Organizations have to identify the specific knowledge, skills, and abilities needed to deploy defenses in the organization, identify gaps, and apply remediation steps and awareness programs to keep in mind the organizational goals and objectives.


Criticality of the control

People are the weakest link in cybersecurity, and adversaries are very well aware of this. Organizations that do not educate their employees regarding new cybersecurity threats are actively exploited by adversaries using social engineering and phishing. Educating people with good cyber defense practices can lower the chance of getting exploited using human behavior.


CIS Control 18: Application Software Security

This control is about managing the security life cycle of all the softwares and applications used for the detection and prevention of security weaknesses.


Criticality of the control

Web-based applications and software programs are prone to attacks. Vulnerabilities come about in softwares due to coding errors, logical errors, etc. These vulnerabilities lead to sensitive data exposure, manipulation of configuration changes, etc.


CIS Control 19: Incident Response and Management

Organizations need to develop robust incident response and management plans for quickly discovering, containing, and neutralizing attacks.


Criticality of the control

Cybersecurity incidents have become very frequent, and almost all organizations struggle to keep up with the ever-evolving sophistication of cybersecurity attacks. Organizations must devise an incident response and management mechanism so that such cybersecurity incidents could be identified, contained, neutralized, and monitored.

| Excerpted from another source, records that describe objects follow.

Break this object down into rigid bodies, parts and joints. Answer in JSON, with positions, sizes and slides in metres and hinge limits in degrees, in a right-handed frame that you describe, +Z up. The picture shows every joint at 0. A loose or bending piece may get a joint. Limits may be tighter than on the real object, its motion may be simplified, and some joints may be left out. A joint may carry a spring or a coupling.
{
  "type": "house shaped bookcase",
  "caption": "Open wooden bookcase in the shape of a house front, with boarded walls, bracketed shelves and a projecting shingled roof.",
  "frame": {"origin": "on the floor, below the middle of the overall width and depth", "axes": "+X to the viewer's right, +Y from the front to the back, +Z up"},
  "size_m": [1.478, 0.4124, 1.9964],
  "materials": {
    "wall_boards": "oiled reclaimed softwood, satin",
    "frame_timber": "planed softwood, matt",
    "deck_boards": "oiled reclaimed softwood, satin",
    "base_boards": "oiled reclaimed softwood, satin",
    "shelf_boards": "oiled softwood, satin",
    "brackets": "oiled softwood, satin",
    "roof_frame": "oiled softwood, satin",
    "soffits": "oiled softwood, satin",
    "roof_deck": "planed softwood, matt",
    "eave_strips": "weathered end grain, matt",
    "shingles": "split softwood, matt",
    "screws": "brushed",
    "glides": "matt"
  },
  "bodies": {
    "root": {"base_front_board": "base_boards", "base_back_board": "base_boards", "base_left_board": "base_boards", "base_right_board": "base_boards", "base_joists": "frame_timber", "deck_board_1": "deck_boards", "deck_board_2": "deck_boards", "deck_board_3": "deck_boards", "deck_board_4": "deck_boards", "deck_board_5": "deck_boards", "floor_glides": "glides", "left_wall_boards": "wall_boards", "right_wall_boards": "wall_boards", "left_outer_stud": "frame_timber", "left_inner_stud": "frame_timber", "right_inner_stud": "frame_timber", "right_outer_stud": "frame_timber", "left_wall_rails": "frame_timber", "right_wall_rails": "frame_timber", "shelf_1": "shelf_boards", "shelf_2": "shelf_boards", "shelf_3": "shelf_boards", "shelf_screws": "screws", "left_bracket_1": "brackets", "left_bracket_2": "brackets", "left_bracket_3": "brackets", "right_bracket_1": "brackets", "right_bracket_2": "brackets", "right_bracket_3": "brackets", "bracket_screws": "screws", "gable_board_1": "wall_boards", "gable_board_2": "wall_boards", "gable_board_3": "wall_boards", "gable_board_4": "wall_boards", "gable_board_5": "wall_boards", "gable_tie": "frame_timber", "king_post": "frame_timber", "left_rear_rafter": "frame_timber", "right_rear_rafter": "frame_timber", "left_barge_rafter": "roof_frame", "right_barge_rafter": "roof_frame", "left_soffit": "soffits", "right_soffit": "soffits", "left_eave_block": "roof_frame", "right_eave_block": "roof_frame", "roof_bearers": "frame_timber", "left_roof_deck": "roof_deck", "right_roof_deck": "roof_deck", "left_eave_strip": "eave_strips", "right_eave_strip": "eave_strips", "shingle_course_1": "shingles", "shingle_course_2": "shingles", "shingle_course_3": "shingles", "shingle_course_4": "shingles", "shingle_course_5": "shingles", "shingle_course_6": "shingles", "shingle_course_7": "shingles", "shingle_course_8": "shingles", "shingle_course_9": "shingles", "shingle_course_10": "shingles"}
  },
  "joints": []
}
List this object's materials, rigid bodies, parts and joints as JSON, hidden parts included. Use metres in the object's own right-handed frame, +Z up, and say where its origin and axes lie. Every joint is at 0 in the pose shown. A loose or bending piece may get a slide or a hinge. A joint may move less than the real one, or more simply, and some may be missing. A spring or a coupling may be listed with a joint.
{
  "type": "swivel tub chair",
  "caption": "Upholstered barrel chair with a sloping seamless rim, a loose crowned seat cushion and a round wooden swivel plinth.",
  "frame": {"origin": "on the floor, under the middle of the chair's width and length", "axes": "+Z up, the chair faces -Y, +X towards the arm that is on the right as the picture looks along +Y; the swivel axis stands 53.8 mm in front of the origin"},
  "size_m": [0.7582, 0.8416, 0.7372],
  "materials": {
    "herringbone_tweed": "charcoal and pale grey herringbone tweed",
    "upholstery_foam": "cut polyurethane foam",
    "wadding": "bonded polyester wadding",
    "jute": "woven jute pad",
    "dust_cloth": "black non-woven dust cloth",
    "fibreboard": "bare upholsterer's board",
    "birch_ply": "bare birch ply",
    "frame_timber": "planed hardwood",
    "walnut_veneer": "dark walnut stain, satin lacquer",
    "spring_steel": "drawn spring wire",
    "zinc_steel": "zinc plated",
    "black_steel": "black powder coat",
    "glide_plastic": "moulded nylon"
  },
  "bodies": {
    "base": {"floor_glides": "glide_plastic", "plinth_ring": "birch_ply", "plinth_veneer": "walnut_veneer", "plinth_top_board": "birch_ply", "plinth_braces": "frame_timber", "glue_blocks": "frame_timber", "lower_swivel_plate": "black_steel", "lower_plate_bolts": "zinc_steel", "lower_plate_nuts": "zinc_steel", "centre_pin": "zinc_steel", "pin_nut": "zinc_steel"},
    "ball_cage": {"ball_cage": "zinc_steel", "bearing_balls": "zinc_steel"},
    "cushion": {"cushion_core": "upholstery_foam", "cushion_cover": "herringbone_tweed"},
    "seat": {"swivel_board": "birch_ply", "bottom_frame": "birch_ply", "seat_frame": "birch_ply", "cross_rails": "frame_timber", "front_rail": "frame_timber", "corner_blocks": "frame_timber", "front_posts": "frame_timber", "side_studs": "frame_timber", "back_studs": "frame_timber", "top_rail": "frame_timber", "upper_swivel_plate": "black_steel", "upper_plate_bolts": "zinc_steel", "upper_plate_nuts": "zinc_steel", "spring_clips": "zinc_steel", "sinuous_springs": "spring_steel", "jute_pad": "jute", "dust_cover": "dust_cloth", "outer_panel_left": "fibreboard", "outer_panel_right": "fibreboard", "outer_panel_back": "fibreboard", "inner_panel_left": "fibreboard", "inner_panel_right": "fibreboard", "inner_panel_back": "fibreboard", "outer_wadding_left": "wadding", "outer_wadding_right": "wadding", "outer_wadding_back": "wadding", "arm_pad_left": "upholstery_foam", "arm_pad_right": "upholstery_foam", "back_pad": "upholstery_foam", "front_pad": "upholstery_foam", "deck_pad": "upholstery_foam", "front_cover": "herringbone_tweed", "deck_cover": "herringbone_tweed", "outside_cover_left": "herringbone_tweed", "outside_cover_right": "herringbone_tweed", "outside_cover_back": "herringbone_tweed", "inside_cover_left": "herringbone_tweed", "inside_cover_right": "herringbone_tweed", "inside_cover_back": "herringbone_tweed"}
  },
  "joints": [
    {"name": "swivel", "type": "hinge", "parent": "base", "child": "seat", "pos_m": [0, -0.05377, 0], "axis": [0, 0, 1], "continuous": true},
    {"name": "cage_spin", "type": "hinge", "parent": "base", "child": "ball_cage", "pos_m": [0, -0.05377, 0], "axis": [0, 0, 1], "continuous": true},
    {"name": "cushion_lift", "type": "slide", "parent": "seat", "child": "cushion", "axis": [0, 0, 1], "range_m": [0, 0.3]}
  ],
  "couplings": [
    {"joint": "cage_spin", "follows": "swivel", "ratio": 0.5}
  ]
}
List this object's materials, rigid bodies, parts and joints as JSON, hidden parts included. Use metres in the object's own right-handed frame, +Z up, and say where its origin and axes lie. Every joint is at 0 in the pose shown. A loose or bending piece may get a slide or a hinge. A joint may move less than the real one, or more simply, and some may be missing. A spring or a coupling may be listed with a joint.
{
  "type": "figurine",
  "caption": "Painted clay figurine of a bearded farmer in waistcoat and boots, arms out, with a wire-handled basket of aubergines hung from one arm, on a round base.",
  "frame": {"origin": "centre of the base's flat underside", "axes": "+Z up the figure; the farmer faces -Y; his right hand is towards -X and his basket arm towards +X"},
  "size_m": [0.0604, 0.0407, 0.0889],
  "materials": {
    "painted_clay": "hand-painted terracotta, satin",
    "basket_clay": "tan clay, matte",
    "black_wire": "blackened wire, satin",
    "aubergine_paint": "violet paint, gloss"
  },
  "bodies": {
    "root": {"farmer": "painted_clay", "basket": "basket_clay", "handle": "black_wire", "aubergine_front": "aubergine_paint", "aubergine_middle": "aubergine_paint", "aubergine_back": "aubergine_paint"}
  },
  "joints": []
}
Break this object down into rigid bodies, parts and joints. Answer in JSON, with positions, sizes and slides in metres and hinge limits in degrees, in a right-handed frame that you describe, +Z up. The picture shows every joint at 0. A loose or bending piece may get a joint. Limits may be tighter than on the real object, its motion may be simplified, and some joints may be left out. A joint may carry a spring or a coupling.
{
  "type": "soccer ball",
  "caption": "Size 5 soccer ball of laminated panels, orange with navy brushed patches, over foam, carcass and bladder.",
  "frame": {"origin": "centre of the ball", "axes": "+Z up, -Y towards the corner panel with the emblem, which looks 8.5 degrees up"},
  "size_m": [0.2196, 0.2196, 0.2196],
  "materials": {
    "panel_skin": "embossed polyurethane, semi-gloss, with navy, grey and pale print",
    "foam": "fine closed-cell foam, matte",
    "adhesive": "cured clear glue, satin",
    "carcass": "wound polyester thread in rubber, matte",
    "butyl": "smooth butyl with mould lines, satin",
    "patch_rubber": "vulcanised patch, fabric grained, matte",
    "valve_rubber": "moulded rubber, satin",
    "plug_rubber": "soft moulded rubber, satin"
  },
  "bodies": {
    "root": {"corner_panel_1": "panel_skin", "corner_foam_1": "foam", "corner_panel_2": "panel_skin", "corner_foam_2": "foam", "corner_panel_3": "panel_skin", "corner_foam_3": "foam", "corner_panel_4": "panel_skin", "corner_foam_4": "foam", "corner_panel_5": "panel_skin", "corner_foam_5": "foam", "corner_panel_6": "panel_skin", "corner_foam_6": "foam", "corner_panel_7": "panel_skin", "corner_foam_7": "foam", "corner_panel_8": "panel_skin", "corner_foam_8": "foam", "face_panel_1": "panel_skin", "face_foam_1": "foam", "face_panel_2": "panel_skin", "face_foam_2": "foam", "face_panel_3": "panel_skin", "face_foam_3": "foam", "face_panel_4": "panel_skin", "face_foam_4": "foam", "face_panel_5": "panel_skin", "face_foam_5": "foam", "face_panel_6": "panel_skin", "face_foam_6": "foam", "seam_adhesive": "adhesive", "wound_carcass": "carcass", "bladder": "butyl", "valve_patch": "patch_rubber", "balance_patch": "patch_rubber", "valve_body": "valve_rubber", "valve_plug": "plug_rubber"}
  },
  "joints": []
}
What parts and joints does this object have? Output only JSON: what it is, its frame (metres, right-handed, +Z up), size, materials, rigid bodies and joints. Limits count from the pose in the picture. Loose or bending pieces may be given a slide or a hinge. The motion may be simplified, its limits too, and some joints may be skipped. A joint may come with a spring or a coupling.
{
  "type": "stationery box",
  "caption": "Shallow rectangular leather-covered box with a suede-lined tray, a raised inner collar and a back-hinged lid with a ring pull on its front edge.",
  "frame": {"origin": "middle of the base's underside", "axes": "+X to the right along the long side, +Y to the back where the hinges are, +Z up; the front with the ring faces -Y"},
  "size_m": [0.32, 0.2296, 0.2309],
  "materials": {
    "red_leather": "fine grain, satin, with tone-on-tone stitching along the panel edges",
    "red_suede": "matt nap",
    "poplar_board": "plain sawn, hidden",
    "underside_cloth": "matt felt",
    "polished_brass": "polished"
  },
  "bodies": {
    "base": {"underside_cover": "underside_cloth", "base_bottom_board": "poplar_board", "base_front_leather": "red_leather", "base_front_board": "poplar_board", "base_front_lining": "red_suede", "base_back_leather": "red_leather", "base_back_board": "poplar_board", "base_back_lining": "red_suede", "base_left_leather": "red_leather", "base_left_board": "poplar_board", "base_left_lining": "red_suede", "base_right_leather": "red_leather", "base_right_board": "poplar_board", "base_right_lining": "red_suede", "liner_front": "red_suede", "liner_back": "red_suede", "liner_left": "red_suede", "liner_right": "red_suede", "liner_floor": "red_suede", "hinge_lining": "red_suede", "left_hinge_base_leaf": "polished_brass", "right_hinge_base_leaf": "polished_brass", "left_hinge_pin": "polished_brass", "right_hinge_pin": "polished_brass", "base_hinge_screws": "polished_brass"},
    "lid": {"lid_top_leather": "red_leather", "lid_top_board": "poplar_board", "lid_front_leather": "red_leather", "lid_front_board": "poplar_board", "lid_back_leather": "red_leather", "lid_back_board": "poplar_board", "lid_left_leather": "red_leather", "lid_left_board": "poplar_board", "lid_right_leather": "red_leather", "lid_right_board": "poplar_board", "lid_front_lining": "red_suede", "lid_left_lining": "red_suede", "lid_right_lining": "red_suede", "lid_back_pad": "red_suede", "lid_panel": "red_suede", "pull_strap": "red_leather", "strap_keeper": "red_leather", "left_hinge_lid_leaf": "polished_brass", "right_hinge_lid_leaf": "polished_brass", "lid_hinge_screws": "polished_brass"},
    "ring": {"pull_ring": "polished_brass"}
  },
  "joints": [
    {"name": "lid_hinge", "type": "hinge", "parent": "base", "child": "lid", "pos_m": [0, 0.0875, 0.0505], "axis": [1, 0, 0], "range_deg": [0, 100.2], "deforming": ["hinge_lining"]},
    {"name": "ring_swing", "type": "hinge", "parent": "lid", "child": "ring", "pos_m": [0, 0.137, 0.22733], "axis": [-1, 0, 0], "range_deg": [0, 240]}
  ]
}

CIS Control 20: Penetration Tests and Red Team Exercises

Organizations should test their network and system defense by conducting steps of penetration testing and vulnerability assessment.


Criticality of the control

Adversaries always try to exploit security loopholes in an organization. In complex business environments where technologies and cyber threats are constantly evolving, organizations should test their defenses to identify security gaps and implement appropriate mitigation steps.